Comment s'est passée la collaboration?
Très bien. Après, bien sûr, il y a eu des perturbations qui nous rappelaient leur réalité, malgré le fait qu'ils aient tout fait pour nous protéger de cela.
Par exemple?
Les vidéoconférences planifiées à 20 heures, car ils avaient des coupures de courant. Ou ma collègue qui tourne sa caméra pendant un appel en visio pour me montrer qu'elle se trouve dans une pièce sans fenêtres. Mais nous restions concentrés sur notre projet commun. Je ne demandais jamais s'ils avaient froid ou faim.
Vous avez encore des contacts sur place?
Bien sûr. Rien ne me prédestinait à avoir une relation avec des personnes en zone de conflit. Aujourd'hui, je peux dire que j'ai des amis qui sont là-bas. On monte voir le reste de l'exposition?
D'accord. Par quel tableau on commence?
Commençons par Noyés dans les fleurs (1886), de Pavlo Svedomsky. Il s'agit d'une scène de l'histoire antique, qui montre une personne puissante qui arrive à surpasser ses ennemis en les couvrant de fleurs. On voit également que les femmes ont l'air de s'étouffer, ce qui amène un aspect morbide à l'œuvre.
Même si les œuvres datent principalement du 19e et du 20e siècle, la comparaison avec la situation actuelle en Ukraine est assez évidente.
Oui et non. Il faut rappeler que cette période était également sombre.
Celui-ci aussi est mélancolique. C'est du feu qu'on voit en arrière-plan?
Non, ce sont les lumières des bougies. Il s'agit d'une none, un tableau de Illiia Repin de 1887. C'est une critique du régime tsariste: au lieu de peindre un Tsar, une personne importante de l'époque, il a décidé de peindre une none, qui représente la simplicité et la sincérité.
Cette exposition avait-elle pour but de protéger les oeuvres?
Non.
Ah?
Ce n'était pas le point de départ. Avant même d'entrer en contact avec la Galerie nationale de Kiev, nous étions dans un processus de réflexion sur «comment aider nos confrères» et «si un jour ça nous arrive, qu'est-ce qu'on aimerait qu'ils fassent pour nous»? Nous voulions travailler en collaboration avec cette institution et imaginer une exposition en commun, comme nous l'aurions fait avec n'importe quel musée en temps normal.

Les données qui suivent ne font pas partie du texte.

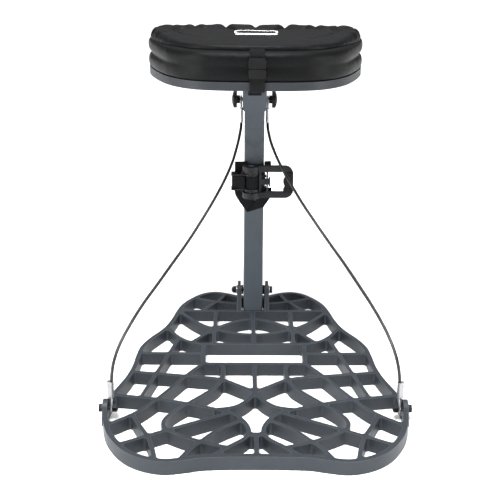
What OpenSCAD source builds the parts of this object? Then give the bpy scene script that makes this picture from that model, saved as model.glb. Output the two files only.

Il vous faudra donc rendre les œuvres?
Oui, sauf s'ils souhaitent prolonger l'exposition. Mais notre but n'est pas de vider leur musée. D'ailleurs, il est toujours actif sur place. Ils ont mis un point d'honneur à continuer de travailler, même s'ils ne sont plus qu'une quarantaine aujourd'hui, contre 150 à l'époque.
On termine notre visite par une série de tableaux lumineux. Que représentent-ils?
L'aube. Elle symbolise l'espoir. Nous espérons que cette collaboration avec un musée ukrainien est la première d'une longue série. Nous avons réalisé que nous avions un patrimoine commun. Malheureusement, quand je regarde ces tableaux, je ne peux m'empêcher d'être nostalgique, car je sais qu'il y a un risque que je ne les revoie plus jamais.
Pourquoi?
Parce qu'ils sont liés au destin de l'Ukraine.